Fast könnte man zynisch von Fluch und Segen der Naturkatastrophen sprechen: Fluch für die Opfer, Segen für die Versicherungswirtschaft und eine Bühne für die Politik. Aber so einfach ist es nicht. Hannig zitiert den führenden Sozialhistoriker des Kaiserreichs und der Weimarer Republik Otto Hintze mit der Feststellung, der Wasserbau sei zum Zugpferd der inneren Staatsbildung geworden – was nur Anarchisten missfallen kann. Das Gleiche gilt für alpine Bau- und Forstmaßnahmen, die der Schweiz nahezu ein Jahrhundert Sicherheit vor Bergstürzen und Lawinengefahren brachten, für den Aufbau von seismografischen und Sturmwarndiensten sowie Technischer Hilfswerke, die den Grundstock öffentlicher Katastrophenvorsorge bilden.

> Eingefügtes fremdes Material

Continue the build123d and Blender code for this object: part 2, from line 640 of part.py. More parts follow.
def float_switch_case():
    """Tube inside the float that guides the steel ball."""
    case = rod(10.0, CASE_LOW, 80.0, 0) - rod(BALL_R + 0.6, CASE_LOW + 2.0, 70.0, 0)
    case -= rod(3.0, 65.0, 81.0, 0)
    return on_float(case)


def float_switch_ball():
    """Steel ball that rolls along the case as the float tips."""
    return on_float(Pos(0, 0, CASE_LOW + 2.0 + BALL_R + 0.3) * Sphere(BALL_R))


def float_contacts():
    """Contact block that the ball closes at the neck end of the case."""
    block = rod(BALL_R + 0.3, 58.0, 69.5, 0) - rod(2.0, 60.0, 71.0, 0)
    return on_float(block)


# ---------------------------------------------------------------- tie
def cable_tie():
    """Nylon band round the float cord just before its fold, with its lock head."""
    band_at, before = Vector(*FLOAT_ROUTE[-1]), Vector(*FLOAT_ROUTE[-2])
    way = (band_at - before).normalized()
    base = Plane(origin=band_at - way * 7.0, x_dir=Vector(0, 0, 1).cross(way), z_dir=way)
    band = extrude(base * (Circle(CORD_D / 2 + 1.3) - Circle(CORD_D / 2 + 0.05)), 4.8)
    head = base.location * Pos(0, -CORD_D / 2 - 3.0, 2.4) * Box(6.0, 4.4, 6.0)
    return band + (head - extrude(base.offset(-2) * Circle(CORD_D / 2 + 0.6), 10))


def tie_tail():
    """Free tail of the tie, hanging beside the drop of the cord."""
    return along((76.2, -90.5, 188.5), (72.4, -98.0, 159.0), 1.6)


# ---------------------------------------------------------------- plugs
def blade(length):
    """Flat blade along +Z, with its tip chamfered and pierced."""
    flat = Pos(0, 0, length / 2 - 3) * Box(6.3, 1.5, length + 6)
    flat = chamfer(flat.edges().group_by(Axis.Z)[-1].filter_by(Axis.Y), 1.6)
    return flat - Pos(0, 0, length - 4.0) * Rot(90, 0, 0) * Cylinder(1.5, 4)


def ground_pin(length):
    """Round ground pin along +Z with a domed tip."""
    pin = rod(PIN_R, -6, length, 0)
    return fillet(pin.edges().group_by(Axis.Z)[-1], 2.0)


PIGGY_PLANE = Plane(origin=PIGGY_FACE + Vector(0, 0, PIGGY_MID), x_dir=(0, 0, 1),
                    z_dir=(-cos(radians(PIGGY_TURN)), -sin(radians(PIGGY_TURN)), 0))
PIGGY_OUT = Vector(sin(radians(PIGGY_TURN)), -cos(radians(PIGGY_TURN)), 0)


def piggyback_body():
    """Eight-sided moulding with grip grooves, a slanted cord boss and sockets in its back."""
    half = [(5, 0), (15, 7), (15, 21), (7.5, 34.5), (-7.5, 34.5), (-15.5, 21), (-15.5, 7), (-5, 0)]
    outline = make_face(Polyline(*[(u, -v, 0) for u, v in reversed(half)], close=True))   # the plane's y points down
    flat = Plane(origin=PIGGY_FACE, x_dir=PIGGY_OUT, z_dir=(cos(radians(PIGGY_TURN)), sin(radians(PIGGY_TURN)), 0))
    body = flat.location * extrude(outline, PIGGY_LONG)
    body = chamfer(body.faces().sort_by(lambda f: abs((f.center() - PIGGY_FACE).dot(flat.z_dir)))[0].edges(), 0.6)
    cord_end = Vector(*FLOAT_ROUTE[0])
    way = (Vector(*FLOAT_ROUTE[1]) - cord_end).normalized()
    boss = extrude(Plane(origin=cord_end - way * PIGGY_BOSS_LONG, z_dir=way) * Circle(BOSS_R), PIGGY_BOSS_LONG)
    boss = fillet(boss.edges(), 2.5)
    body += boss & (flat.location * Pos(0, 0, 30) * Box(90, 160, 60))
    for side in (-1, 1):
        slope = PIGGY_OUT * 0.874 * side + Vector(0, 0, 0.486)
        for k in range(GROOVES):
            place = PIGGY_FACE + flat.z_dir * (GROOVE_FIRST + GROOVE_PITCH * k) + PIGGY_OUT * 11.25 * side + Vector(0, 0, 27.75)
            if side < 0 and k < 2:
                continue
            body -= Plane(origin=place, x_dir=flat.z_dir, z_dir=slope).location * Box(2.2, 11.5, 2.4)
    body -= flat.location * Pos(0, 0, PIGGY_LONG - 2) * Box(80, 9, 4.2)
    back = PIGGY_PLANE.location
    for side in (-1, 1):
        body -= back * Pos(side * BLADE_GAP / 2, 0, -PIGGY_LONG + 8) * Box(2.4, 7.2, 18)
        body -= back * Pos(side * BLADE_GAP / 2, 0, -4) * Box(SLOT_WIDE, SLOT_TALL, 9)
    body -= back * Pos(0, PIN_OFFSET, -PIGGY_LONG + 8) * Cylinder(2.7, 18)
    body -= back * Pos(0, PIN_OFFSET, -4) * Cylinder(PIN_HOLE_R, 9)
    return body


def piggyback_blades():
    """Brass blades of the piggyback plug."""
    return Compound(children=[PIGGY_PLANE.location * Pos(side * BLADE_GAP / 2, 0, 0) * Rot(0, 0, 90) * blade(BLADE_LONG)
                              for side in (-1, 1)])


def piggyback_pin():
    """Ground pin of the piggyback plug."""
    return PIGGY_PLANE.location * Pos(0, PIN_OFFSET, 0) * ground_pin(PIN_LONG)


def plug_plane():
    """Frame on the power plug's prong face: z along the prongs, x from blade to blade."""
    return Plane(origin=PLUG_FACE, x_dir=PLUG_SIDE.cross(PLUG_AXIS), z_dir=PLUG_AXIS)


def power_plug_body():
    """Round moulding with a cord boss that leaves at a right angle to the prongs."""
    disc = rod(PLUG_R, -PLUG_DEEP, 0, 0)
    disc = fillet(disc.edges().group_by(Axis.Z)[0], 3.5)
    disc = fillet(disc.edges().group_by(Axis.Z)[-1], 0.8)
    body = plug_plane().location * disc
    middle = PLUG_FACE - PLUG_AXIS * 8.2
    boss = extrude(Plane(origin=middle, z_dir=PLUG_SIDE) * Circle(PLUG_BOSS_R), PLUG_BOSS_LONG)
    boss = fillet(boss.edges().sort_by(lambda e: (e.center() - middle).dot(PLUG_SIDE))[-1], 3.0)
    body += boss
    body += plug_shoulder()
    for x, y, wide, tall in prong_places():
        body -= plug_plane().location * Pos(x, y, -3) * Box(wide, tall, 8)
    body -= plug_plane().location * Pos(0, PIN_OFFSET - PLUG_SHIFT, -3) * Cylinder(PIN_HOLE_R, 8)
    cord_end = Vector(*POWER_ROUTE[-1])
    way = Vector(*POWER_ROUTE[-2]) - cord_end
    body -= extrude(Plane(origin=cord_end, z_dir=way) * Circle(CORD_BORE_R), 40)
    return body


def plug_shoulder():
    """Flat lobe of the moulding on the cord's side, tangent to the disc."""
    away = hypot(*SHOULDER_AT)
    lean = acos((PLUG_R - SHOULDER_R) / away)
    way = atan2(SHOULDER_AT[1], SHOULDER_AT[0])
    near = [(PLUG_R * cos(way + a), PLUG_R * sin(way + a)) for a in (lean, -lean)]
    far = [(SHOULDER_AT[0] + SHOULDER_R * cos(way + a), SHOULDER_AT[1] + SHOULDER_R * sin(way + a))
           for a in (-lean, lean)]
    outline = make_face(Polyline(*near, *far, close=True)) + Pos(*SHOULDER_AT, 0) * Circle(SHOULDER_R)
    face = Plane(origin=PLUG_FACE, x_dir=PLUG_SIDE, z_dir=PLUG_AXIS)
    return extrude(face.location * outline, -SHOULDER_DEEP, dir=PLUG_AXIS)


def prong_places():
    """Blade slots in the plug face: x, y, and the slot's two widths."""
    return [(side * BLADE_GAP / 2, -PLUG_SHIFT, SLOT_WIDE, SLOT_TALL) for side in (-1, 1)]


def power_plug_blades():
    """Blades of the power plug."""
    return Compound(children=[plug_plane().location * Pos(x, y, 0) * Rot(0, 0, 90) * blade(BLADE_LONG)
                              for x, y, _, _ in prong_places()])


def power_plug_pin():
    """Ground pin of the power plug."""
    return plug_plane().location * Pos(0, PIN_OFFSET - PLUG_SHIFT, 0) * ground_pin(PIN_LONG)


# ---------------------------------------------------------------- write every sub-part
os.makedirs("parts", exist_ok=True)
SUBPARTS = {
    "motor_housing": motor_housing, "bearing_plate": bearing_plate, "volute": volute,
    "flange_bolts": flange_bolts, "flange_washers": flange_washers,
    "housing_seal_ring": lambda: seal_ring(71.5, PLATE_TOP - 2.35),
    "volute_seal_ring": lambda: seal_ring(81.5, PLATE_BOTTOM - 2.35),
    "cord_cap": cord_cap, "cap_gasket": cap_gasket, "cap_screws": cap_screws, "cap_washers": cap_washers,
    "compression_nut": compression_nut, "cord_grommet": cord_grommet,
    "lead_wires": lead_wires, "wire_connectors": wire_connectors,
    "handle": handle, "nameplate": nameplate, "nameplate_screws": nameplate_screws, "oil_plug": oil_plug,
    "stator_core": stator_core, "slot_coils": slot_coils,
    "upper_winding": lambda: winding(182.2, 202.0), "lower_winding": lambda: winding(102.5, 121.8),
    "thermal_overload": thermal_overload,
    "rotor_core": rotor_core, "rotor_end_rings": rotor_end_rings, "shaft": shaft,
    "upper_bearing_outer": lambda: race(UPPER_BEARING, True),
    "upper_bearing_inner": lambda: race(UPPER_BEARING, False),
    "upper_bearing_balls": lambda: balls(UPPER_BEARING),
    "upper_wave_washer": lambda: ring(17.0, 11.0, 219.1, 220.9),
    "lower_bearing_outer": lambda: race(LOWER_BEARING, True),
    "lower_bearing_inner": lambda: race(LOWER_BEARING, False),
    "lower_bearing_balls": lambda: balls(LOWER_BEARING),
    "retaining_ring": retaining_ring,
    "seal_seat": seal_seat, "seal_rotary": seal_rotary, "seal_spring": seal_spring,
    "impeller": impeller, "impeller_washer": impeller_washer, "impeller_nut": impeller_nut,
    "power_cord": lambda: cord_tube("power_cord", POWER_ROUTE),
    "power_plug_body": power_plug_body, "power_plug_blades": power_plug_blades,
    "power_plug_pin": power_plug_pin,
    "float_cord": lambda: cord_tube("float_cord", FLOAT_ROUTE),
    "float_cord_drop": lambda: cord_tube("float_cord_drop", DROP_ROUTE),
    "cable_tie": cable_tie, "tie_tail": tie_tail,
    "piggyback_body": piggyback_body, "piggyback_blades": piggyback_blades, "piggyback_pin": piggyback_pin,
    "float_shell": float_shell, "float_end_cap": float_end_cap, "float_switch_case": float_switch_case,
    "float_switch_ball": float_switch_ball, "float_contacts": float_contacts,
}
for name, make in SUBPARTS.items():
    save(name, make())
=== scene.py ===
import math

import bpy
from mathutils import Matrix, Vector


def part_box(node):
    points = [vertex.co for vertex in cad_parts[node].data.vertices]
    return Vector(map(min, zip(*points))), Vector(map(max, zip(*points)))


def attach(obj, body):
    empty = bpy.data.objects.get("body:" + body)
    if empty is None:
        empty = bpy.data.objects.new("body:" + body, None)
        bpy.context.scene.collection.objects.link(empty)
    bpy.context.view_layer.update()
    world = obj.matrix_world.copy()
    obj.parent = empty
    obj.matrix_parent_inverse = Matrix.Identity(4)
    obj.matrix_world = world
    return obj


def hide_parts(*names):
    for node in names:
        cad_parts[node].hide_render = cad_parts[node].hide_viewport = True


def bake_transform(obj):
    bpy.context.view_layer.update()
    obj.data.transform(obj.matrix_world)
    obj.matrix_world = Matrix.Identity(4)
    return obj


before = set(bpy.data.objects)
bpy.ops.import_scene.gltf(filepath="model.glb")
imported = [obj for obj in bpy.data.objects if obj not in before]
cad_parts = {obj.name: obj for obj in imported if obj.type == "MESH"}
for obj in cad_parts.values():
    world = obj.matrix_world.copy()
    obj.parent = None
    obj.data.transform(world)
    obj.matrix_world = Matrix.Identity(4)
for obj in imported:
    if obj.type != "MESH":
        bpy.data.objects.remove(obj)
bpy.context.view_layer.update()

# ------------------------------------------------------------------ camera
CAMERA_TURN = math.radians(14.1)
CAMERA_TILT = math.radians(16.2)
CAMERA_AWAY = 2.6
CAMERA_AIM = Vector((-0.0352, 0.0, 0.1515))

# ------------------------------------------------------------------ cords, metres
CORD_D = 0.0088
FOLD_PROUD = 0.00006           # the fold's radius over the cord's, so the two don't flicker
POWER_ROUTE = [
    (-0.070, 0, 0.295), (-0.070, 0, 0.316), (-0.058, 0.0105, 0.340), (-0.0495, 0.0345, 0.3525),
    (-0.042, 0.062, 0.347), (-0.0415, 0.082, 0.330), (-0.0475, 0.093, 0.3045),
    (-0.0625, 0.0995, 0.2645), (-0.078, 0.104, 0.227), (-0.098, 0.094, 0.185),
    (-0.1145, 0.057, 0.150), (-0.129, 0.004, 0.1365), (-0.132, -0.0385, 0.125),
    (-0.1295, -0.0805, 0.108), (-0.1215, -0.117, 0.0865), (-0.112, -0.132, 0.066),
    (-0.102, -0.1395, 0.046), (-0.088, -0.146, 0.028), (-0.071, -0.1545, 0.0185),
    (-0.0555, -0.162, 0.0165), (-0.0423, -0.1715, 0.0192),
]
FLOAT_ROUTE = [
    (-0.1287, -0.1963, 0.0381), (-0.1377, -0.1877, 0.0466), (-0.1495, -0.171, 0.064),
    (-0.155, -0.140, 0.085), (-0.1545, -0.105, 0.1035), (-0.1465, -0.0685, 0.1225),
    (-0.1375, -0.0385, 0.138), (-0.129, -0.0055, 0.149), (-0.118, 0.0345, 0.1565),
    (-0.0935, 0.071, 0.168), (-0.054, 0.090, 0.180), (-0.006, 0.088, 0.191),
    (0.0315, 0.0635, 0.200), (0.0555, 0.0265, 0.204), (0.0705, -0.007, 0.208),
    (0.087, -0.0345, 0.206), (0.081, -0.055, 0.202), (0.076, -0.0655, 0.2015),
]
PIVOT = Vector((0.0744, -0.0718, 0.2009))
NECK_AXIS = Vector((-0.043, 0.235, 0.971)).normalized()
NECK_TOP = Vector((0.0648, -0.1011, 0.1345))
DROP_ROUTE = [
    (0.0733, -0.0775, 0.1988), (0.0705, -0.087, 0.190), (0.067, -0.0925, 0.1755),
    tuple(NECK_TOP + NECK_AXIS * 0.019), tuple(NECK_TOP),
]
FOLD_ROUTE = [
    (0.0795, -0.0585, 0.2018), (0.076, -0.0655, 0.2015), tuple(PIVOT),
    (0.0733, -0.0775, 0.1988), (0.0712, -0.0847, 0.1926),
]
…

Das alles wäre nicht ohne Steuerung und Steuerfinanzierung durch einen starken Staat möglich gewesen. Es machte den Staat aber auch zum Hauptverantwortlichen für Katastrophen eigener Art, die durch Fehlplanungen, Technikversagen und fundamentale Eingriffe in ökologische Abläufe mit Folgen für Klima und Umwelt ausgelöst wurden. Unterm Strich wurde nicht alles sicherer, sondern wie in Kafkas Parabel „Der Bau“ immer neue Unsicherheiten geschaffen.

Sorglosigkeit der Versicherten

Dagegen hilft auch keine Versicherung, obwohl Rückversicherungen seit Mitte des 19. Jahrhunderts Großrisiken aus Naturkatastrophen auf nationale und internationale Versicherungsverbände verteilen. Als Kehrseite der Versicherung von Elementarschäden erwies sich die Sorglosigkeit der Versicherten, die im Vertrauen auf Schadensersatz die nötige Eigenvorsorge vernachlässigten. Die ist heute zwar Bestandteil der Versicherungsbedingungen, aber im Ernstfall reicht beides nicht aus, um Großschäden abzudecken.

Nach dem Hurrikan „Andrew“ in Florida 1992 wurden nur zwei Drittel des Gesamtschadens ersetzt, neun Rückversicherungen mussten Konkurs anmelden. Nach dem Hurrikan „Katrina“, der 2005 alle bisherigen Größenordnungen sprengte, musste der Staat mit Milliardenhilfen einspringen. Spätestens im 21. Jahrhundert wissen wir, dass durch den Klimawandel weitere, höhere und unkalkulierbare Naturgefahren drohen.

Sind das überhaupt noch Naturgefahren? Hannigs Buch „Kalkulierte Gefahren“, das mit dem Jahr 1980 endet, macht Halt an der Schwelle zur Größenordnung komplexer Natur- und Technikkatastrophen wie Fukushima, die weder versicherbar noch durch Prävention oder Technikeinsatz beherrschbar sind.

Eine entsicherte Welt mit unkalkulierten Gefahren

Einen Blick auf deren grenzenloses Risiko hat Christoph Wehner in seinem 2017 erschienenen Resümee der Sicherheitspolitik, Sicherheitsproduktion und Expertise in Deutschland und den USA („Die Versicherung der Atomgefahr“, Wallstein) durch von Menschen entfesselte Naturkräfte geworfen. Er zitiert amerikanische Studien, die von einem „nicht quantifizierbaren Katastrophenrisiko“ sprechen, das längst den Zweckoptimismus auch der deutschen Versicherungswirtschaft gesprengt hat. Die warb noch 1967 in einer Anzeige, Kernkraftwerke seien „hoffentlich Allianz versichert“.

Zwar schloss sich die deutsche Assekuranz zur „Deutschen Kernreaktor-Versicherungsgemeinschaft“ (DKVG) zusammen, aber auch die kam nicht mehr ohne eine zusätzliche – zunächst auf 500 Millionen D-Mark begrenzte – Staatshaftung aus. Diese musste inzwischen „summenmäßig unbegrenzt“ erweitert werden und könnte durchaus – wie in Tschernobyl – den Staatshaushalt eines Einzelstaats sprengen und die internationale Gemeinschaft herausfordern. Für Christoph Wehner markiert das den „Übergang zu einer zunehmend entsicherten Welt“ mit unkalkulierbaren Gefahren.

Nicolai Hannig: Kalkulierte Gefahren. Naturkatastrophen und Vorsorge seit 1800. Wallstein-Verlag, Göttingen, 2019. 654 S., 75 Abb., 39,90 €. Das Buch ist ab Montag, 4. März, im Buchhandel erhältlich.